Stored data:
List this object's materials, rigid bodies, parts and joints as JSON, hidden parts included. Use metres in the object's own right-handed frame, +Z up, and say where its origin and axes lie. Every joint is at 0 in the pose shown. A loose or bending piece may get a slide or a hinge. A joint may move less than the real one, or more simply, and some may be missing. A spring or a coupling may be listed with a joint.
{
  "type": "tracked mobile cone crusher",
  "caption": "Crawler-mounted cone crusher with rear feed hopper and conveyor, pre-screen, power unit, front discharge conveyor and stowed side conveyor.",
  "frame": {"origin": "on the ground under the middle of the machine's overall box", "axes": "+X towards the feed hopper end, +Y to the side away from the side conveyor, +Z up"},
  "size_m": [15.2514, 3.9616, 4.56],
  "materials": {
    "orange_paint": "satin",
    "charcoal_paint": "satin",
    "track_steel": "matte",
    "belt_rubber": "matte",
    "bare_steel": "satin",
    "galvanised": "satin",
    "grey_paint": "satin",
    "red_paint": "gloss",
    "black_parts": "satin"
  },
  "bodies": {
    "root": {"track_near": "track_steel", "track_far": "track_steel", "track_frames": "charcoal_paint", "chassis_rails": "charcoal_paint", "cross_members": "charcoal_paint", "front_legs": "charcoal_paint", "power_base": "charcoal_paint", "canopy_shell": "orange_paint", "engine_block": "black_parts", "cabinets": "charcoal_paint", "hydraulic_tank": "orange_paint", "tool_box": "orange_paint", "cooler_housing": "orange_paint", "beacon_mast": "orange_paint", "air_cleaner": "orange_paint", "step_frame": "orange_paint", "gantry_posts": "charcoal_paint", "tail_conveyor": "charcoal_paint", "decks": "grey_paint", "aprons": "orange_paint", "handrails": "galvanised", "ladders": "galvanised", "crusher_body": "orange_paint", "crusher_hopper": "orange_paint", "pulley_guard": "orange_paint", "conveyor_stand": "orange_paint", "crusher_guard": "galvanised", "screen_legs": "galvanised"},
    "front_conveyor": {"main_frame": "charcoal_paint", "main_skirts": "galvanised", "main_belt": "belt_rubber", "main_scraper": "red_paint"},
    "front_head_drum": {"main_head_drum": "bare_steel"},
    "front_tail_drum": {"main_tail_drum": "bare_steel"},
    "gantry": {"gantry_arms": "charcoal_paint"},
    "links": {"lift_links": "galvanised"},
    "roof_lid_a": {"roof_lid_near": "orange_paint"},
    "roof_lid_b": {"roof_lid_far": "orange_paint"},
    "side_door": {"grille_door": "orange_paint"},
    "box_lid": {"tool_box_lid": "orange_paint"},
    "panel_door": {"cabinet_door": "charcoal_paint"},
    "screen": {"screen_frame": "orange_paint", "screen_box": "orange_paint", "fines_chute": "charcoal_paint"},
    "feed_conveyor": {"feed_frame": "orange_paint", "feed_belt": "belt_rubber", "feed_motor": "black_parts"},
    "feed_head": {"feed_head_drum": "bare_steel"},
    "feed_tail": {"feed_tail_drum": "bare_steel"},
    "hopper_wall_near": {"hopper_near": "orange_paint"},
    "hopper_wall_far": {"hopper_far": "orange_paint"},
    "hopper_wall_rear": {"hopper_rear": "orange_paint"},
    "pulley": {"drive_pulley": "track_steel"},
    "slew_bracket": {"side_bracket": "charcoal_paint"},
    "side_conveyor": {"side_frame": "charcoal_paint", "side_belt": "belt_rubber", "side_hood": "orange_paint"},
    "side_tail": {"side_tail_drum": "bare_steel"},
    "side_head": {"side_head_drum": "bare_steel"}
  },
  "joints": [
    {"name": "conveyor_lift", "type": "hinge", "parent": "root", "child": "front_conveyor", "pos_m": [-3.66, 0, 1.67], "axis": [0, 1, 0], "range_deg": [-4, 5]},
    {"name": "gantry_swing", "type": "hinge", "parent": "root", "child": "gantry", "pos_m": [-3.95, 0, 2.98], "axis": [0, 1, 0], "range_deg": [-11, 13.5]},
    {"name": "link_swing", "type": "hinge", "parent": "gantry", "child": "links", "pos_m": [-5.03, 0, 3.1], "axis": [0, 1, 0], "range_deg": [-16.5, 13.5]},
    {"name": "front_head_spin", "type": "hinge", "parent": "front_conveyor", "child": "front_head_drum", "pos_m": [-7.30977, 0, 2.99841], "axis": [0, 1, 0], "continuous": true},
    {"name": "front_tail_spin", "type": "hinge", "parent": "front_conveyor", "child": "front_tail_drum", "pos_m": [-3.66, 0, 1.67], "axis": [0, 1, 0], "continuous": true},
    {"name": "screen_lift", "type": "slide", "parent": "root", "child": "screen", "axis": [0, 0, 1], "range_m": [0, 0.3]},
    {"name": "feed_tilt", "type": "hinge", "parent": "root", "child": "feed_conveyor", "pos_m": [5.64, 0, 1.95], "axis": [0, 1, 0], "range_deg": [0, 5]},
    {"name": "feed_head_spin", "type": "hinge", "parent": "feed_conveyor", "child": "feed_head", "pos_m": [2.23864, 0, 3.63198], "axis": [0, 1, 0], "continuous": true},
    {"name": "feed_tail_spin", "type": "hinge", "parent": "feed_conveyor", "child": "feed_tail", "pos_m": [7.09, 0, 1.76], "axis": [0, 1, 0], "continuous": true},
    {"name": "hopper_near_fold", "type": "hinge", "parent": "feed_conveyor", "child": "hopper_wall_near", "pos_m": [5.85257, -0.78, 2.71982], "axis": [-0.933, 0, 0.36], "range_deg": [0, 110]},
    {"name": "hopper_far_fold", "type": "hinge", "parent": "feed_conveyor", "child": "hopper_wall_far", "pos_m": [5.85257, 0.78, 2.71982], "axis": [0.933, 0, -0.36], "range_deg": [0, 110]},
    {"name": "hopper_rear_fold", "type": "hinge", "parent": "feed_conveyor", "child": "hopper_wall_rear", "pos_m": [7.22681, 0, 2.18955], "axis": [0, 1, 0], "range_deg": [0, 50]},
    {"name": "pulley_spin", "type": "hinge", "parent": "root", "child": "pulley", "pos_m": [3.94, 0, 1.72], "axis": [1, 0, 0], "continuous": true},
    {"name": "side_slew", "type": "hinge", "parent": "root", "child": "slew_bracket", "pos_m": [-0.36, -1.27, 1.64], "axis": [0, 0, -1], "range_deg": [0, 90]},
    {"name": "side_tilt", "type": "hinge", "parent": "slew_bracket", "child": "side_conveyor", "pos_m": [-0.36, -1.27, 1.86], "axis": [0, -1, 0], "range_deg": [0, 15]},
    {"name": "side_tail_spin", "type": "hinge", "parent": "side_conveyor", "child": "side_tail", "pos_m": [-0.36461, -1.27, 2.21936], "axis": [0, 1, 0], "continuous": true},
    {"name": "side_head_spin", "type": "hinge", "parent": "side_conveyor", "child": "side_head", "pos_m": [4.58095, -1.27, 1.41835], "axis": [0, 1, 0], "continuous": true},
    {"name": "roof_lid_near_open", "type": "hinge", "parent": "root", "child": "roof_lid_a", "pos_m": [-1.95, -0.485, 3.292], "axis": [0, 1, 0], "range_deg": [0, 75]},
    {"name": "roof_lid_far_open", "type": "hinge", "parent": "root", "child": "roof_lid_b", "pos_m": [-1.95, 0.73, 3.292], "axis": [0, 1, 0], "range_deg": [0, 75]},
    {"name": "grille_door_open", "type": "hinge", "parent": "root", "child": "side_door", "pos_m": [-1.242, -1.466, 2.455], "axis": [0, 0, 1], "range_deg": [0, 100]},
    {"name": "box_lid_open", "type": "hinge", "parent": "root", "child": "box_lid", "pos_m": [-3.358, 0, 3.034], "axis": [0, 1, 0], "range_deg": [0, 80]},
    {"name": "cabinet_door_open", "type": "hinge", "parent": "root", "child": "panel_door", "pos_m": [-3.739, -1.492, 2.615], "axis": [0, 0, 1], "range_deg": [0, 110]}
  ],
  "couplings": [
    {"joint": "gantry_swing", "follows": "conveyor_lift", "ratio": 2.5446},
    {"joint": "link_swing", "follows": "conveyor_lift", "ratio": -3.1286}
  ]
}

---

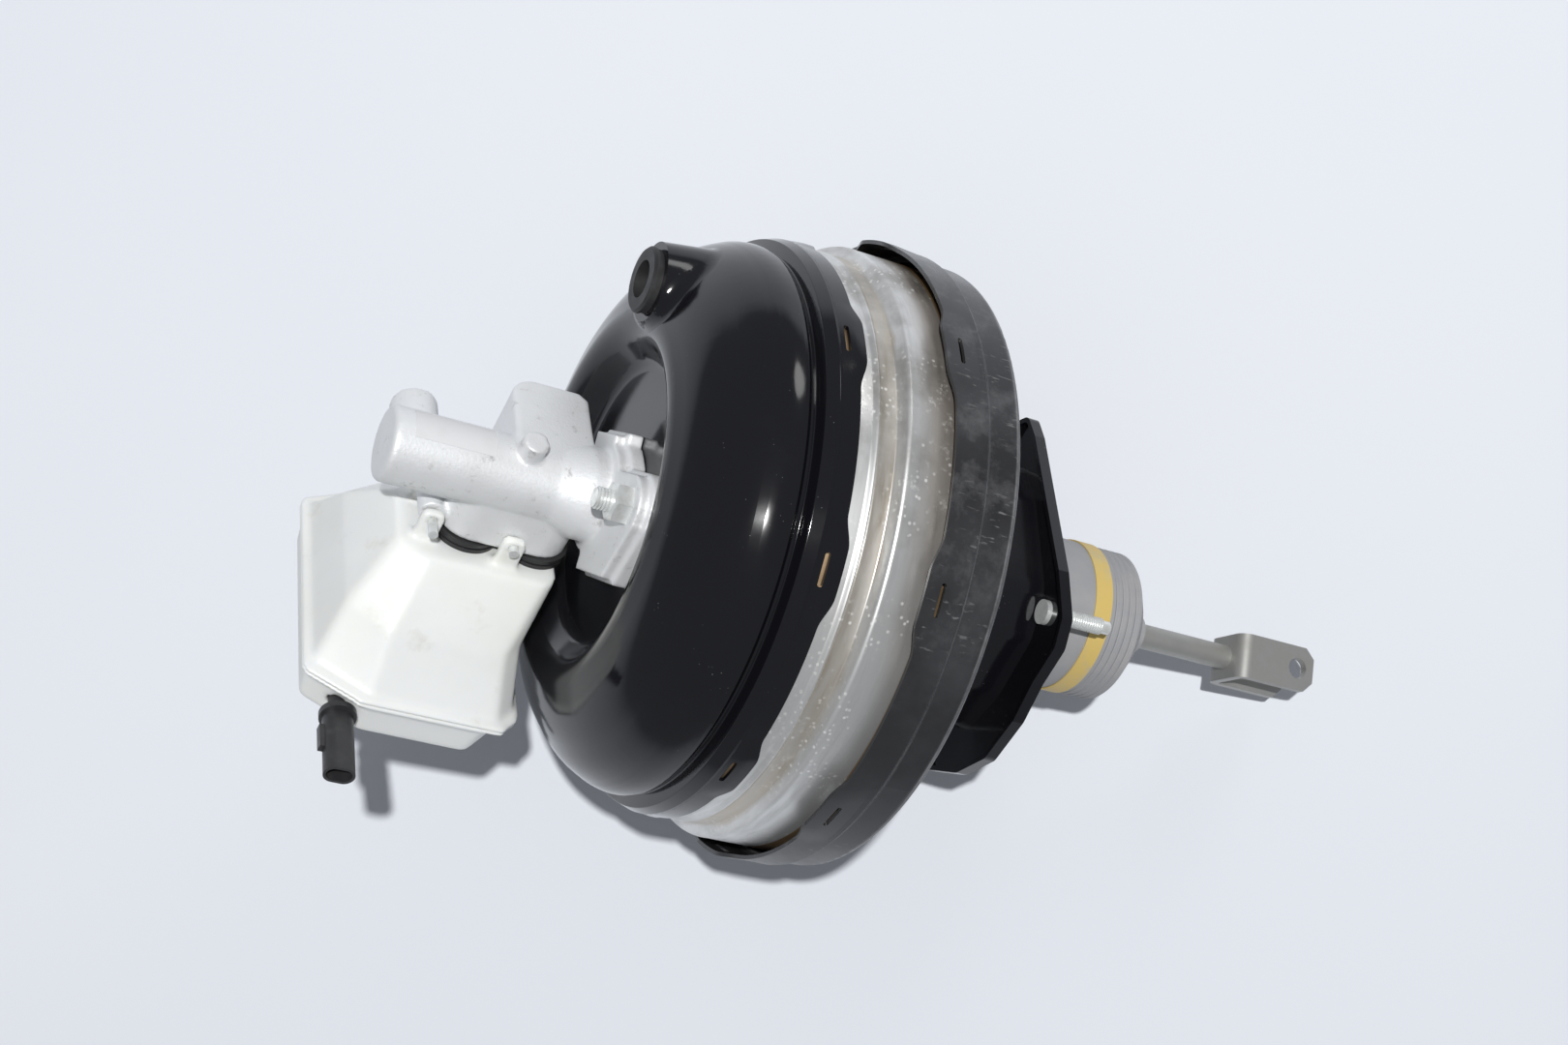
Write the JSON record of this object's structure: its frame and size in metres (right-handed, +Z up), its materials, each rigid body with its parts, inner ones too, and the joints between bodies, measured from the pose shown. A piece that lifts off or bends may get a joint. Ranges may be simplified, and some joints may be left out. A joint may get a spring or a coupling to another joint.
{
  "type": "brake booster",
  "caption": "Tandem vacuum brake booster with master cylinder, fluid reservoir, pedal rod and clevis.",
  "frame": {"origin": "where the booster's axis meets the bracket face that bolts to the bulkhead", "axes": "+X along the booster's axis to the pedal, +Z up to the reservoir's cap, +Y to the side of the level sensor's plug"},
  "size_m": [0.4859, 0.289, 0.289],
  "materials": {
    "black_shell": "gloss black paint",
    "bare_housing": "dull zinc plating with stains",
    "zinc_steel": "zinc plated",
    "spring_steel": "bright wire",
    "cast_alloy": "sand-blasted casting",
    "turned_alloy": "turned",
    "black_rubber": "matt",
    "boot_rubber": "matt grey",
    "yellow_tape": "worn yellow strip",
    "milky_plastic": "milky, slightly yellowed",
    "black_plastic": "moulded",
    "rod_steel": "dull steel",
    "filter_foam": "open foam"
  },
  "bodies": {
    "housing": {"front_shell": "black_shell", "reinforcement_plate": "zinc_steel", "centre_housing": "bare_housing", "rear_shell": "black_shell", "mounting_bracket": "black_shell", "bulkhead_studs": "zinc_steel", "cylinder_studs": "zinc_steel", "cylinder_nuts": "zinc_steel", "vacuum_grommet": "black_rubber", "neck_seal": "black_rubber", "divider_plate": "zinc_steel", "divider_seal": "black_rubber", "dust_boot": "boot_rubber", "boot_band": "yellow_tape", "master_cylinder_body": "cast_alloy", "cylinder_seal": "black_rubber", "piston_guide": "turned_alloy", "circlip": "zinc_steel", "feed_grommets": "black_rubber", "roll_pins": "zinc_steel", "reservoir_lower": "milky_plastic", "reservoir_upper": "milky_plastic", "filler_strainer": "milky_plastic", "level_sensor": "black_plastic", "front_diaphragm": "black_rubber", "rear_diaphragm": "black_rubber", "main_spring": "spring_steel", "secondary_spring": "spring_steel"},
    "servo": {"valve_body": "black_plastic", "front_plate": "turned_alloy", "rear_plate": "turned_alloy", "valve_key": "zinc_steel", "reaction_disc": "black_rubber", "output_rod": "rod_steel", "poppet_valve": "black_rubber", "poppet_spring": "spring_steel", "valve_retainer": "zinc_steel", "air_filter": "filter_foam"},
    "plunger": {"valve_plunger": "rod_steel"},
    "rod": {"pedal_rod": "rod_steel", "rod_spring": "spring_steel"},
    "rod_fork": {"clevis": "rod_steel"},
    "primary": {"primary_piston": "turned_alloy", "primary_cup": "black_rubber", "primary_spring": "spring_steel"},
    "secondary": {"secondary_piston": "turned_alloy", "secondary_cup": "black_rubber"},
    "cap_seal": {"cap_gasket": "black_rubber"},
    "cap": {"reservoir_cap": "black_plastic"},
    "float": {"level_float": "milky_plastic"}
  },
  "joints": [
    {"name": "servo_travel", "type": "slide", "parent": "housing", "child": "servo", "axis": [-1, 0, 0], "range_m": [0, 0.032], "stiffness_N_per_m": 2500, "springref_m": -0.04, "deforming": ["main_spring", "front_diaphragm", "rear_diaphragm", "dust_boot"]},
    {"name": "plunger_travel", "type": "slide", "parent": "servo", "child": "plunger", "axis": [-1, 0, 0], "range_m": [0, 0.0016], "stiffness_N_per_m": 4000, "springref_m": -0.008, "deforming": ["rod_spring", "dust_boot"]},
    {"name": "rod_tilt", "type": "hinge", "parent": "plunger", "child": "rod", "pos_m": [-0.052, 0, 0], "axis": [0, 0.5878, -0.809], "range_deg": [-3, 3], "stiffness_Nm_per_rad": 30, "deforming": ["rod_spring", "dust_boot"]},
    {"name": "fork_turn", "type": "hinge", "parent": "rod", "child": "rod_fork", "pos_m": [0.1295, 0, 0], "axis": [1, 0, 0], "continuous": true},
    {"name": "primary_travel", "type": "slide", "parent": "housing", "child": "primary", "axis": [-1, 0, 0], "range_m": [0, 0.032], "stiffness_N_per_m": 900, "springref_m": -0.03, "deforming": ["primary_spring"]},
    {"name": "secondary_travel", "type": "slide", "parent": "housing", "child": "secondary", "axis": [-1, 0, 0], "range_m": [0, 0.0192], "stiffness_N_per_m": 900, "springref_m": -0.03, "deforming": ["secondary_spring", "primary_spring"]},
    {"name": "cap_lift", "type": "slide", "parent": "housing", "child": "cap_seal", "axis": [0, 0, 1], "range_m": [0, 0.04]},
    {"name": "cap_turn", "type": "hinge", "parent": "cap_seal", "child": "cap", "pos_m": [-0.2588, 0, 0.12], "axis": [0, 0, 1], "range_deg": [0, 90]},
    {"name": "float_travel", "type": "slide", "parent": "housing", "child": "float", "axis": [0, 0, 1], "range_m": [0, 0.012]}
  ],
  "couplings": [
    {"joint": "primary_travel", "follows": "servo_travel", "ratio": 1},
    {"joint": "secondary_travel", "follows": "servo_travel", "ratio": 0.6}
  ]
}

Written instruction: Go through the listing above and locate each line that holds the word "from". Copy those lines.

Exercise result:
  "frame": {"origin": "on the ground under the middle of the machine's overall box", "axes": "+X towards the feed hopper end, +Y to the side away from the side conveyor, +Z up"},
Write the JSON record of this object's structure: its frame and size in metres (right-handed, +Z up), its materials, each rigid body with its parts, inner ones too, and the joints between bodies, measured from the pose shown. A piece that lifts off or bends may get a joint. Ranges may be simplified, and some joints may be left out. A joint may get a spring or a coupling to another joint.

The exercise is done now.